Tester rakes in Campaign Cash from California

According to filings with the Federal Election Commission, Senator Jon Tester, who represents Montana, received the majority of his re-election campaign funds in the first three months of this year from the traditionally liberal state of California.

Federal Election Commission records indicate that Senator Tester, garnered over $675,000 in the initial quarter of the year from contributors based in California. Of this amount, over $61,000 was donated following a fundraising event in Palo Alto on March 13, which was hosted by a partner from Silicon Valley Bank’s legal firm, coinciding with the bank’s noteworthy downfall.

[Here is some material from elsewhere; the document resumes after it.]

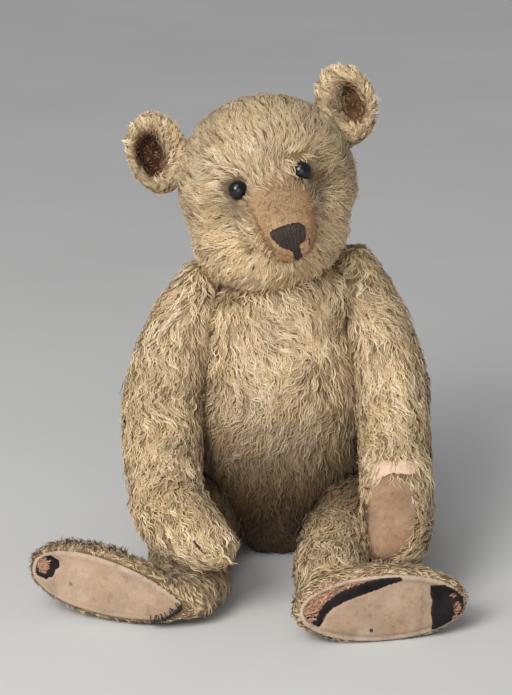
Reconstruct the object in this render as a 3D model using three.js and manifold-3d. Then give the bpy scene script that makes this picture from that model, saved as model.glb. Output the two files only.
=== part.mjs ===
// Jointed mohair teddy bear, sitting. Millimetres, +Z up, floor at z = 0.
// +X is the bear's left side, the bear faces -Y.
import * as THREE from 'three';
import { mergeVertices } from 'three/addons/utils/BufferGeometryUtils.js';
import Module from 'manifold-3d';

const wasm = await Module();
wasm.setup();

// ---------------------------------------------------------------- dimensions
const CLOTH = 3.0;            // backing cloth with the matted root of the pile
const FILL_GAP = 0.45;        // between cloth and stuffing
const JOINT_GAP = 0.25;       // half of the gap between two covers at a joint
const DISC_T = 2.2;           // hardboard joint disc
const WASHER_T = 0.8;
const WASHER_R = 8.0;
const PIN_R = 1.6;
const PIN_HEAD_R = 3.6;
const PIN_HEAD_T = 1.4;
const SLIP = 0.3;             // gap between loose hard parts
const HOLE_R = 2.3;
const FELT = 1.6;             // felt pads

const SEG = 14;               // round a limb
const SEG_R = 14;             // round a disc

const ARM_FLAT = 100;         // how far forward the inner side of an arm stays flat
const EYE_R = 6.2;            // boot button eyes
const EYE_DEPTH = 5.2;

// joints: point on the meeting plane, axis from torso to limb, disc radius, cap radii
const HIP_TILT = [0.80, -0.35, -0.48];
const JOINTS = {
  hip_right: { p: [-36.3, -28, 33.6], a: [-HIP_TILT[0], HIP_TILT[1], HIP_TILT[2]], disc: 16.5, limb: 25.5, depthL: 27 },
  hip_left: { p: [36.3, -28, 33.6], a: HIP_TILT, disc: 16.5, limb: 25.5, depthL: 27 },
  shoulder_right: { p: [-43.5, -3, 152.5], a: [-0.9962, 0, 0.0872], disc: 13.5, body: 23.5, depthB: 20 },
  shoulder_left: { p: [42, -3, 168], a: [0.9962, 0, 0.0872], disc: 13.5, body: 23.5, depthB: 20 },
};

// stations: x, y, z, half width, half depth
const TORSO = [
  [-1, -6, -7, 38, 36], [-1, -10, 22, 48, 47], [0, -12, 52, 54, 54], [0, -12, 80, 55, 54],
  [0, -8, 108, 52, 48], [0, -4, 134, 49.5, 42.5], [-1, -3, 160, 44.5, 37], [-4, -6, 182, 36, 33], [-6, -7, 200, 28, 27],
];
const ARM_RIGHT = [
  [-47.5, -3, 186.5, 11.5, 19], [-53, -3, 169, 17.5, 25.5], [-63.5, -8, 140, 22.8, 28], [-73, -26, 111, 24.5, 28],
  [-75, -52, 89, 24.5, 25], [-72, -86, 70, 22.5, 22], [-66.5, -120, 58.5, 23.5, 19.5],
  [-51, -146, 52, 21, 18.5], [-31, -158, 47.5, 16, 13],
];
const ARM_LEFT = [
  [46, -3, 197.5, 12, 20.5], [50.5, -3, 178, 17, 25.5], [61, -8, 148, 20.5, 28], [70, -24, 117, 22.5, 27],
  [72, -50, 91, 22, 24.5], [72, -82, 71, 21.5, 22], [72.5, -111, 56, 21, 19.5],
  [72, -133, 45.5, 19.5, 17.5], [70, -149, 37, 15.5, 13],
];
const LEG_RIGHT = [
  [-55, -28, 29, 24, 28], [-56, -48, 28.5, 26, 27], [-57, -74, 24.5, 25, 23.5],
  [-57, -100, 18, 23.5, 17], [-56.5, -135, 13.5, 21.5, 13], [-60, -168, 15.5, 18.5, 14.5],
];
const LEG_LEFT = [
  [52, -28, 29, 24, 28], [47, -55, 29, 27, 28], [40.5, -85, 27.5, 26.5, 26],
  [35, -112, 26, 25, 24.5], [31, -140, 24, 23.5, 23], [29.5, -178, 22.5, 22, 21.5],
];
// feet: middle of the sole, toe direction, outward normal of the sole
const FEET = {
  right: { c: [-105.5, -157, 22.8], toe: [-0.938, 0.298, 0.178], out: [-0.30, -0.95, 0.06], half: 52, heel: 14.5, toeH: 21.5, thick: 30 },
  left: { c: [60, -185.8, 21.2], toe: [0.976, 0.216, -0.02], out: [0.216, -0.975, 0.05], half: 53, heel: 20.5, toeH: 20.5, thick: 33 },
};
// head
const HEAD_ROLL = 15.5, HEAD_YAW = 6.5, HEAD_PITCH = 0.8;
const HEAD_C = [-8.8, -8, 239];
const NECK_P = [-3.5, -9, 180];
const NECK = { disc: 17 };

const COL = {
  mohair: [0x9c8a63, 0.95], ear: [0x94825c, 0.95], fill: [0xb58a4a, 0.9], board: [0x8a6f4d, 0.8],
  steel: [0x7d7b76, 0.45, 0.9], button: [0x0b0a0a, 0.15], thread: [0x241c19, 0.8],
  felt: [0xb79a7c, 0.95], blackFelt: [0x1f1c1c, 0.95], cloth: [0xc7a08c, 0.95],
};

// ---------------------------------------------------------------- vectors
const V = (a) => new THREE.Vector3(a[0], a[1], a[2]);
const rad = (d) => (d * Math.PI) / 180;

// head frame: hx across, hf forward along the muzzle, hz up
const spin = (axis, deg) => new THREE.Quaternion().setFromAxisAngle(axis, rad(deg));
const hx = new THREE.Vector3(1, 0, 0), hf = new THREE.Vector3(0, -1, 0), hz = new THREE.Vector3(0, 0, 1);
for (const v of [hx, hz]) v.applyQuaternion(spin(hf, HEAD_ROLL));
for (const v of [hx, hf]) v.applyQuaternion(spin(hz, HEAD_YAW));
for (const v of [hf, hz]) v.applyQuaternion(spin(hx, HEAD_PITCH));
const H = (x, f, z) => V(HEAD_C).addScaledVector(hx, x).addScaledVector(hf, f).addScaledVector(hz, z);
JOINTS.neck = { p: NECK_P, a: hz.toArray(), ...NECK };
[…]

Interestingly, Senator Tester’s campaign, which goes by the name “Montanans For Tester,” received almost a quarter of its itemized individual donations from California, surpassing every other state, including Montana.

Shelbi Dantic, campaign manager for Montanans For Tester, told The New York Post in a statement: “Jon is humbled to have grassroots support from Montanans across the state. Last quarter, 95% of his donors chipped in $100 or less.”

In February, the Senator, who is in his third term, declared his intention to run for a fourth term, presenting himself on his campaign website as a “third-generation Montana dirt farmer who carries his Montana values to the United States Senate.”

The Senate seat has become a crucial objective for Republicans, who aim to regain control of the upper chamber in 2024. Two of Montana’s Republican congressmen, Matt Rosendale and former Interior Secretary Ryan Zinke, have publicly considered running against Senator Tester in what would be a challenging campaign. Additionally, Attorney General Austin Knudsen and former Navy seal turned businessman Tim Sheehy have also been mentioned as potential candidates.

Attendees paid anywhere from $250 to $6,600 to join the March Palo Alto gathering, while Tester’s hosts donated over $35,000 to his campaign during the event.

A significant number of hosts at the Palo Alto event reached the maximum donation limit, including Anne Avis, who previously served as a trustee for the foundation that supports NPR, and her spouse Greg Avis, co-founder of the venture capital firm Summit Partners.

Michael J. Danaher, a representative for SVB and venture capital clients at Wilson, Sonsini Goodrich and Rosati, a law firm located in Palo Alto, was one of the people who welcomed Tester to the gathering, along with other technology executives and donors.

According to disclosure forms, Tester also received $2,000 contributions from two donors, Matthew Tanielian and Joshua Ackil, who had previously lobbied for SVB earlier in the year.

Following the second-largest bank failure in the US history with SVB’s collapse, the Democratic National Committee and Biden’s 2020 campaign vowed to return tens of thousands of dollars in political contributions obtained from the bank and its executives. Tester’s campaign has not said if they will follow suit and return the SVB connected donations.